Jakarta – Pemerintah berencana menaikan tarif pajak bangun rumah atau Pajak Pertambahan Nilai Kegiatan Membangun Sendiri (PPN KMS) di tahun 2025. Rencana ini menimbulkan kritik bagi sebagian masyarakat.
Diketahui, kenaikan tarif PPN KMS dari 2,2% menjadi 2,4%. Hal itu sejalan dengan peningkatan tarif PPN umum dari 11% menjadi 12%.
Ekonom dan Pakar Kebijakan Publik UPN Veteran Jakarta Achmad Nur Hidayat mengatakan kebijakan tersebut tidak sejalan dengan prinsip keadilan. Pasalnya, kenaikan pajak ini akan berdampak pada masyarakat kelas menengah dan bawah.
Dalam perspektif kebijakan publik, ia mengatakan kebijakan ini harus dievaluasi secara mendalam untuk memastikan penerapannya benar-benar adil dan efektif. Achmad menyoroti efektivitas kebijakan untuk menyasar masyarakat menengah ke atas.
“Salah satu alasan pemerintah memberlakukan PPN KMS adalah untuk menciptakan keadilan antara masyarakat yang membangun rumah dengan bantuan kontraktor dan mereka yang membangun rumah sendiri. Namun, kebijakan ini justru berpotensi membebani kelompok masyarakat yang bukan menjadi target utamanya,” ujar Achmad dikutip dari keterangan tertulis, Minggu (22/9/2024).
Kriteria yang digunakan untuk mengenakan pajak, seperti luas bangunan minimal 200 meter persegi, mungkin dianggap sebagai indikator kemewahan. Namun, sebenarnya tidak semua rumah dengan luas tersebut dibangun oleh orang kaya.
“Di berbagai daerah, terutama di pedesaan atau pinggiran kota, membangun rumah dengan luas di atas 200 meter persegi bisa jadi merupakan kebutuhan dasar, bukan kemewahan. Banyak masyarakat menengah dengan keluarga besar atau kebutuhan spesifik yang memerlukan rumah dengan luas tertentu,” jelasnya.
Alih-alih berhemat dengan membangun rumah sendiri karena keterbatasan anggaran untuk menyewa kontraktor, pengenaan pajak ini justru akan memperberat beban finansial mereka.
Menurutnya, pemerintah perlu membuat kebijakan yang lebih fokus dan tepat sasaran kalau memang ingin menyasar masyarakat menengah atas.

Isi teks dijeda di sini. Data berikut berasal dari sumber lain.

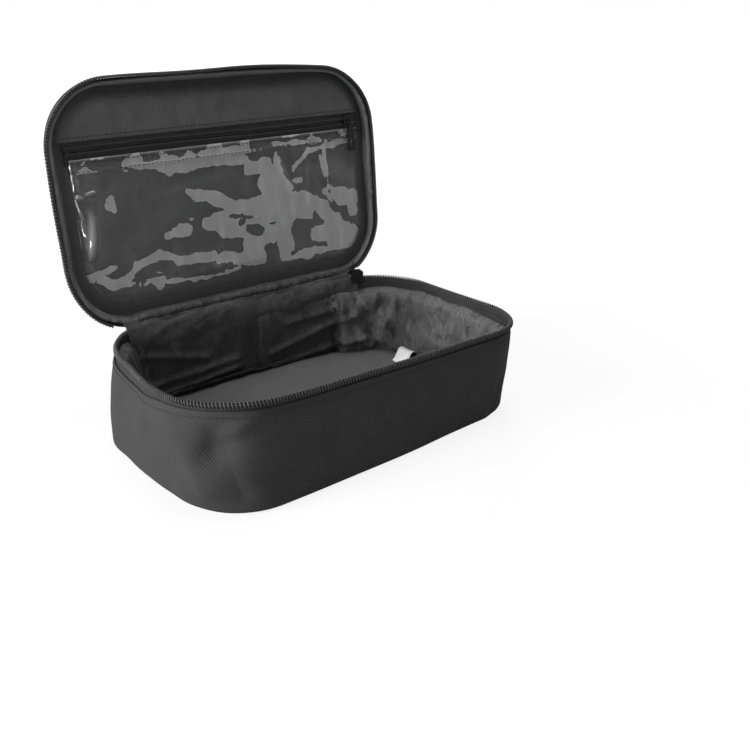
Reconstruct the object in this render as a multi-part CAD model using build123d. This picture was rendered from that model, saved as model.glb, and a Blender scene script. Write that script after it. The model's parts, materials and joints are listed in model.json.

“Jika tujuan pemerintah adalah untuk menargetkan masyarakat kaya, kebijakan ini perlu disesuaikan. Fokus seharusnya pada rumah-rumah mewah dengan nilai tertentu, bukan sekadar luas bangunan,” katanya.
Achmad mencontohkan kebijakan menetapkan pajak berdasarkan nilai rumah atau properti, sehingga lebih tepat sasaran dan tidak membebani masyarakat yang membangun rumah sederhana.
Selain itu, rumah dengan nilai di atas standar kemewahan tertentu yang dimiliki oleh orang kaya bisa dikenakan pajak yang lebih tinggi, sementara masyarakat dengan rumah di bawah nilai tersebut dapat dikecualikan.